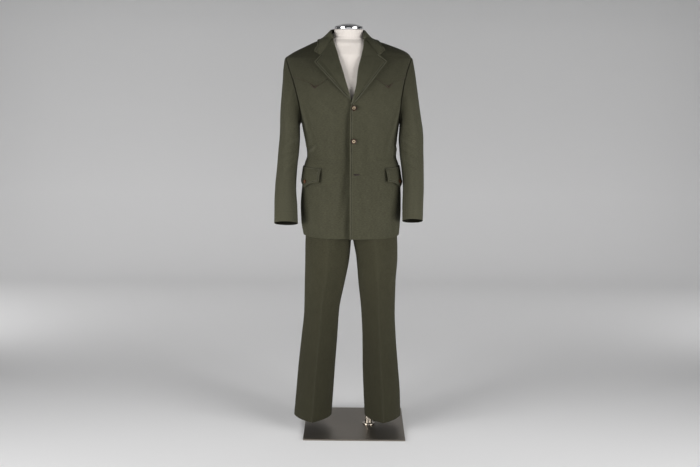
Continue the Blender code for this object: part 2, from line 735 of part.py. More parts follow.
def pocket_flap(side):
    outer = []
    inner = []
    for r in range(FLAP_ROWS + 1):
        places = [flap_place(side, 2 * c / FLAP_COLUMNS - 1, r / FLAP_ROWS) for c in range(FLAP_COLUMNS + 1)]
        normals = [surface_normal(jacket_point, side, turn, z) for turn, z, _ in places]
        row = [jacket_point(side, turn, z) + n * lift for (turn, z, lift), n in zip(places, normals)]
        inner.append(row)
        outer.append([p + n * FLAP_THICK for p, n in zip(row, normals)])
    cloth("pocket_flap_" + SIDE_NAME[side], outer, inner, (OLIVE, 0.85))


def turned(name, profile, sides, look):
    """A solid of revolution round Z from a profile of radius and height, top to bottom."""
    mesh = bpy.data.meshes.new(name)
    points = [(radius, 0.0, height) for radius, height in profile]
    mesh.from_pydata(points, [(i, i + 1) for i in range(len(points) - 1)], [])
    obj = make_object(name, mesh, look)
    screw = obj.modifiers.new("turn", "SCREW")
    screw.steps = sides
    screw.render_steps = sides
    screw.use_merge_vertices = True
    screw.merge_threshold = 0.00001
    screw.use_smooth_shade = False
    return obj


def button(name, radius, thick, place, normal):
    """A four-hole horn button's solid: a disc with a raised rim and a shallow dish."""
    rim = radius * 0.86
    dish = radius * 0.62
    profile = [
        (0.0, thick * 0.72),
        (dish, thick * 0.72),
        (rim, thick),
        (radius, thick * 0.62),
        (radius * 0.94, thick * 0.22),
        (radius * 0.70, 0.0),
        (0.0, 0.0),
    ]
    obj = turned(name, profile, BUTTON_SIDES, (HORN, 0.35))
    obj.location = place
    obj.rotation_euler = normal.to_track_quat("Z", "Y").to_euler()


def buttons():
    for number, z in enumerate(BUTTON_Z, start=1):
        hidden = number == len(BUTTON_Z)
        side = RIGHT if hidden else LEFT
        turn = ring_turn(BODY, side, BUTTON_X, z)
        normal = surface_normal(jacket_point, side, turn, z)
        place = jacket_point(side, turn, z) + normal * SEAM_GAP
        thick = HIDDEN_BUTTON_THICK if hidden else BUTTON_THICK
        button(f"button_front_{number}", BUTTON_RADIUS, thick, place, normal)
    for side in (LEFT, RIGHT):
        depth = FLAP_END_DEPTH + FLAP_POINT_DROP
        turn, z, lift = flap_place(side, 0.0, 1 - FLAP_BUTTON_UP / depth)
        normal = surface_normal(jacket_point, side, turn, z)
        place = jacket_point(side, turn, z) + normal * (lift + FLAP_THICK + SEAM_GAP)
        button("button_flap_" + SIDE_NAME[side], FLAP_BUTTON_RADIUS, BUTTON_THICK, place, normal)


def leg_point(side, w, z):
    """The leg: w is 0 at the inseam, 0.5 at the front crease, 1 at the outseam, 1.5 behind."""
    leg = row_at(LEGS[side], z)
    turn = math.pi * (w - 0.5)
    across = math.sin(turn)
    profile = (1 - leg.crease) * abs(math.cos(turn)) + leg.crease * (1 - abs(across))
    ahead = 1 if math.cos(turn) > 0 else -1
    x = (leg.inner + leg.outer) / 2 + (leg.outer - leg.inner) / 2 * across
    y = (leg.front + leg.back) / 2 - ahead * (leg.back - leg.front) / 2 * profile
    return Vector((x, y, z))


def trouser_point(side, w, z):
    """The trousers: the leg below the crotch, the hip ring above it, blended between."""
    w %= 2
    t = w if w <= 1 else 2 - w
    share = HIP_TURN[0] * t + HIP_TURN[1] * t * t
    turn = 90 * share if w <= 1 else 180 - 90 * share
    hip = ring_point(HIPS, side, turn, z)
    rise = min(max((z - CROTCH_Z) / CROTCH_RISE, 0.0), 1.0)
    fast = math.sqrt(1 - (1 - rise) ** 2)
    slow = smoothstep(*THIGH_BLEND, z)
    outward = smoothstep(0.0, 0.6, t)
    blend = fast * (1 - outward) + slow * outward
    return leg_point(side, w, z).lerp(hip, blend)


def trouser_normal(side, w, z):
    """The outward normal; at the middle seam above the crotch it is taken from one side."""
    step = 0.02
    low = w - step
    high = w + step
    if z > CROTCH_Z:
        low = max(low, 0.0) if w < 1 else low
        high = min(high, 1.9999) if w > 1 else high
    step_z = 0.002
    round_it = trouser_point(side, high, z) - trouser_point(side, low, z)
    up_it = trouser_point(side, w, z + step_z) - trouser_point(side, w, z - step_z)
    if z <= CROTCH_Z + step_z:
        up_it = trouser_point(side, w, z) - trouser_point(side, w, z - step_z)
    return (round_it.cross(up_it) * side).normalized()


def clear_of_middle(point, side):
    """Keeps the two halves of the trousers half a seam gap off the middle seam."""
    if point.z > THIGH_BLEND[0]:
        middle = row_at(HIPS, point.z).centre
        if side * (point.x - middle) < TRIM:
            point = Vector((middle + side * TRIM, point.y, point.z))
    return point


def trousers(side):
    hem = LEGS[side][0].z
    heights = [hem + (CROTCH_Z - hem) * r / LEG_ROWS for r in range(LEG_ROWS + 1)]
    heights += [*CROTCH_ROWS, BAND_BOTTOM_Z - SEAM_GAP]
    for part, first in (("front", 0.0), ("back", 1.0)):
        steps = [first + c / LEG_COLUMNS for c in range(LEG_COLUMNS + 1)]
        if part == "back":
            steps[-1] = 1.9999
        grid = [[trouser_point(side, w, z) for w in steps] for z in heights]
        normals = [[trouser_normal(side, w, z) for w in steps] for z in heights]
        outer = trimmed(grid, columns=(True, True))
        inner = inset(outer, normals, TROUSER_WALL)
        outer = [[clear_of_middle(p, side) for p in row] for row in outer]
        inner = [[clear_of_middle(p, side) for p in row] for row in inner]
        cloth(f"trouser_{part}_{SIDE_NAME[side]}", outer, inner, (OLIVE_DARK, 0.85))


def round_turns():
    """Sides and turns of a whole ring, from the middle of the front by the left."""
    for c in range(ROUND_COLUMNS):
        turn = 360 * c / ROUND_COLUMNS
        yield (LEFT, turn) if turn <= 180 else (RIGHT, 360 - turn)


def hip_surface(side, turn, z):
    return ring_point(HIPS, side, turn, z)


def body_surface(side, turn, z):
    return ring_point(BODY, side, turn, z)


def inset_ring(surface, z, depth, level=False):
    """A ring drawn in from a surface along its normal, kept level where a flat rim needs it."""
    ring = []
    for side, turn in round_turns():
        ring.append(surface(side, turn, z) - surface_normal(surface, side, turn, z) * depth)
    return [Vector((p.x, p.y, z)) for p in ring] if level else ring


def waistband():
    heights = (BAND_BOTTOM_Z, BAND_TOP_Z)
    outer = [inset_ring(hip_surface, z, 0.0, True) for z in heights]
    inner = [inset_ring(hip_surface, z, BAND_WALL, True) for z in heights]
    cloth("trouser_waistband", outer, inner, (OLIVE_DARK, 0.85), tube=True)


def dress_form():
    """The limbless form: hips, chest and shoulders inside the suit, and the neck above it."""
    rings = [inset_ring(hip_surface, z, row_at(HIP_EASE, z).inset, True) for z in FORM_HIP_ROWS]
    rings += [inset_ring(body_surface, z, row_at(CHEST_EASE, z).inset) for z in FORM_CHEST_ROWS]
    for ring in NECK:
        rings.append([ring_point(NECK, side, turn, ring.z) for side, turn in round_turns()])
    points = [p for ring in rings for p in ring]
    faces = []
    for r in range(len(rings) - 1):
        for c in range(ROUND_COLUMNS):
            after = (c + 1) % ROUND_COLUMNS
            low = r * ROUND_COLUMNS
            high = low + ROUND_COLUMNS
            faces.append([low + c, low + after, high + after, high + c])
    faces.append(list(range(ROUND_COLUMNS))[::-1])
    faces.append([(len(rings) - 1) * ROUND_COLUMNS + c for c in range(ROUND_COLUMNS)])
    make_object("dress_form", mesh_of("dress_form", points, faces), (CREAM, 0.8))


def neck_cap():
    """A plated cap on the neck: an upright rim and a shallow dome."""
    edge = 0.0020
    dome = CAP_RADIUS - edge
    profile = []
    for i in range(CAP_DOME_STEPS + 1):
        reach = i / CAP_DOME_STEPS
        profile.append((dome * reach, CAP_RIM_HEIGHT + CAP_DOME * (1 - reach**2)))
    profile += [(CAP_RADIUS, CAP_RIM_HEIGHT - edge), (CAP_RADIUS, 0.0), (0.0, 0.0)]
    cap = turned("neck_cap", profile, ROUND_COLUMNS, (CHROME, 0.15, 1.0))
    cap.location = (CAP_X, CAP_Y, NECK[-1].z + SEAM_GAP)


def stand():
    bpy.ops.mesh.primitive_cube_add(size=1.0, location=(PLATE_X, 0, PLATE_THICK / 2))
    plate = bpy.context.object
    plate.name = "base_plate"
    plate.data.transform(plate.matrix_world.Diagonal((PLATE_SIDE, PLATE_SIDE, PLATE_THICK, 1)))
    bevel = plate.modifiers.new("edge", "BEVEL")
    bevel.width = 0.0008
    bevel.segments = 1
    finish(plate, (STEEL, 0.35, 1.0))

    foot = PLATE_THICK + SEAM_GAP
    top = FORM_BOTTOM_Z - SEAM_GAP
    bpy.ops.mesh.primitive_cylinder_add(
        vertices=24, radius=POLE_RADIUS, depth=top - foot, location=(POLE_X, POLE_Y, (top + foot) / 2)
    )
    pole = bpy.context.object
    pole.name = "stand_pole"
    finish(pole, (CHROME, 0.15, 1.0))

    bore = POLE_RADIUS + SEAM_GAP
    profile = [
        (bore, HUB_HEIGHT),
        (HUB_RADIUS - 0.001, HUB_HEIGHT),
        (HUB_RADIUS, HUB_HEIGHT - 0.001),
        (HUB_RADIUS, SOCKET_FLANGE * 0.8),
        (SOCKET_RADIUS - 0.003, SOCKET_FLANGE * 0.8),
        (SOCKET_RADIUS - 0.0015, SOCKET_FLANGE),
        (SOCKET_RADIUS, SOCKET_FLANGE * 0.7),
        (SOCKET_RADIUS, 0.0),
        (bore, 0.0),
        (bore, HUB_HEIGHT),
    ]
    socket = turned("pole_socket", profile, 24, (CHROME, 0.2, 1.0))
    socket.location = (POLE_X, POLE_Y, foot)

    shank, reach = SCREW_SHANK
    knob, length = SCREW_KNOB
    profile = [
        (0.0, reach + length),
        (knob - 0.002, reach + length),
        (knob, reach + length - 0.002),
        (knob, reach + 0.002),
        (knob - 0.002, reach),
        (shank, reach),
        (shank, 0.0),
        (0.0, 0.0),
    ]
    screw = turned("socket_screw", profile, 16, (BLACK, 0.4))
    screw.location = (POLE_X + HUB_RADIUS + SEAM_GAP, POLE_Y, foot + SCREW_UP)
    screw.rotation_euler = (0, math.pi / 2, 0)


def finish(obj, look):
    """Moves a primitive to the suit's collection with its own material."""
    for old in list(obj.users_collection):
        old.objects.unlink(obj)
    suit.objects.link(obj)
    obj.data.materials.append(material(obj.name + "_finish", *look))
    obj.data.shade_smooth()
    obj.data.set_sharp_from_angle(angle=math.radians(35))


clear_scene()
suit = bpy.data.collections.new("western_suit")
bpy.context.scene.collection.children.link(suit)
for wearer_side in (LEFT, RIGHT):
    jacket_fronts(wearer_side)
    jacket_back(wearer_side)
    lapel(wearer_side)
    sleeve(wearer_side)
    pocket_flap(wearer_side)
    trousers(wearer_side)
collar()
buttons()
waistband()
dress_form()
neck_cap()
stand()
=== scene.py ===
import math

import bpy
import numpy as np
from mathutils import Matrix, Vector


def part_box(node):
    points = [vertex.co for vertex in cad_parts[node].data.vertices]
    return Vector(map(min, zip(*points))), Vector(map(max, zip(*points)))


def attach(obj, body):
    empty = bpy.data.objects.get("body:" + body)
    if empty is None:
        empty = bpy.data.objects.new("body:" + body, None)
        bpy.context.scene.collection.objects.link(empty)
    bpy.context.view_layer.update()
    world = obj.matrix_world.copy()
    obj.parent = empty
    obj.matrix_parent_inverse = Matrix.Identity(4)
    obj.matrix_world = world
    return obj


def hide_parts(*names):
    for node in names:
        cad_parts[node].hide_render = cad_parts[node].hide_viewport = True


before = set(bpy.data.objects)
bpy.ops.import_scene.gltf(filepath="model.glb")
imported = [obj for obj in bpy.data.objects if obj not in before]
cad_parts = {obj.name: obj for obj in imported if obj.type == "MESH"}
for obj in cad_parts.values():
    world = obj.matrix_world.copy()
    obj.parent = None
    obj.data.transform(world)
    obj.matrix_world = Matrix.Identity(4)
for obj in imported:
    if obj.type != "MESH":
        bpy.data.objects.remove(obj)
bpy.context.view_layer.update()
print("frame loaded")

left, right = 1, -1
sideName = {left: "left", right: "right"}


# Shader maths as plain expressions
class Signal:
    def __init__(self, finish, socket):
        self.finish = finish
        self.socket = socket

    def maths(self, operation, *others):
        return self.finish.node("Math", {"operation": operation}, dict(enumerate((self, *others))))

    def __add__(self, other):
        return self.maths("ADD", other)

    def __sub__(self, other):
        return self.maths("SUBTRACT", other)

    def __mul__(self, other):
        return self.maths("MULTIPLY", other)

    def __truediv__(self, other):
        return self.maths("DIVIDE", other)

    def sine(self):
        return self.maths("SINE")

    def clipped(self):
        return self.maths("MAXIMUM", 0.0).maths("MINIMUM", 1.0)


class Finish:
    def __init__(self, name, **values):
        self.material = bpy.data.materials.new(name)
        self.material.use_nodes = True
        self.tree = self.material.node_tree
        self.shader = self.tree.nodes["Principled BSDF"]
        for label, value in values.items():
            self.set(label, value)

    def set(self, label, value):
        words = "".join(" " + letter if letter.isupper() else letter for letter in label).title()
        self.feed(self.shader.inputs[words], value)

    def feed(self, socket, value):
        if isinstance(value, Signal):
            self.tree.links.new(value.socket, socket)
        elif isinstance(value, tuple) and len(value) == 3 and socket.type == "RGBA":
            socket.default_value = (*value, 1.0)
        else:
            socket.default_value = value

    def node(self, kind, settings=None, sockets=None, output=0):
        made = self.tree.nodes.new("ShaderNode" + kind)
        for name, value in (settings or {}).items():
            setattr(made, name, value)
        for name, value in (sockets or {}).items():
            self.feed(made.inputs[name], value)
        return Signal(self, made.outputs[output])

    def noise(self, vector, scale, detail=3.0, roughness=0.5):
        sockets = {"Vector": vector, "Scale": scale, "Detail": detail, "Roughness": roughness}
        return self.node("TexNoise", {"normalize": True}, sockets, "Fac")

    def mix(self, share, first, second):
        # A colour mix's own sockets: factor 0, colours 6 and 7, result 2
        return self.node("Mix", {"data_type": "RGBA"}, {0: share, 6: first, 7: second}, 2)

    def split(self, vector):
        made = self.node("SeparateXYZ", sockets={"Vector": vector})
        return [Signal(self, socket) for socket in made.socket.node.outputs]

    def bump(self, height, distance):
        sockets = {"Height": height, "Distance": distance, "Strength": 1.0}
        self.set("normal", self.node("Bump", sockets=sockets))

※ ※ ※

_YOUR GOAL_
Exactly the lines from the line with "clear_scene()" to the line with "self.socket = socket", both included, are to be extracted, and no others.

_FINAL ANSWER_
clear_scene()
suit = bpy.data.collections.new("western_suit")
bpy.context.scene.collection.children.link(suit)
for wearer_side in (LEFT, RIGHT):
    jacket_fronts(wearer_side)
    jacket_back(wearer_side)
    lapel(wearer_side)
    sleeve(wearer_side)
    pocket_flap(wearer_side)
    trousers(wearer_side)
collar()
buttons()
waistband()
dress_form()
neck_cap()
stand()
=== scene.py ===
import math

import bpy
import numpy as np
from mathutils import Matrix, Vector


def part_box(node):
    points = [vertex.co for vertex in cad_parts[node].data.vertices]
    return Vector(map(min, zip(*points))), Vector(map(max, zip(*points)))


def attach(obj, body):
    empty = bpy.data.objects.get("body:" + body)
    if empty is None:
        empty = bpy.data.objects.new("body:" + body, None)
        bpy.context.scene.collection.objects.link(empty)
    bpy.context.view_layer.update()
    world = obj.matrix_world.copy()
    obj.parent = empty
    obj.matrix_parent_inverse = Matrix.Identity(4)
    obj.matrix_world = world
    return obj


def hide_parts(*names):
    for node in names:
        cad_parts[node].hide_render = cad_parts[node].hide_viewport = True


before = set(bpy.data.objects)
bpy.ops.import_scene.gltf(filepath="model.glb")
imported = [obj for obj in bpy.data.objects if obj not in before]
cad_parts = {obj.name: obj for obj in imported if obj.type == "MESH"}
for obj in cad_parts.values():
    world = obj.matrix_world.copy()
    obj.parent = None
    obj.data.transform(world)
    obj.matrix_world = Matrix.Identity(4)
for obj in imported:
    if obj.type != "MESH":
        bpy.data.objects.remove(obj)
bpy.context.view_layer.update()
print("frame loaded")

left, right = 1, -1
sideName = {left: "left", right: "right"}


# Shader maths as plain expressions
class Signal:
    def __init__(self, finish, socket):
        self.finish = finish
        self.socket = socket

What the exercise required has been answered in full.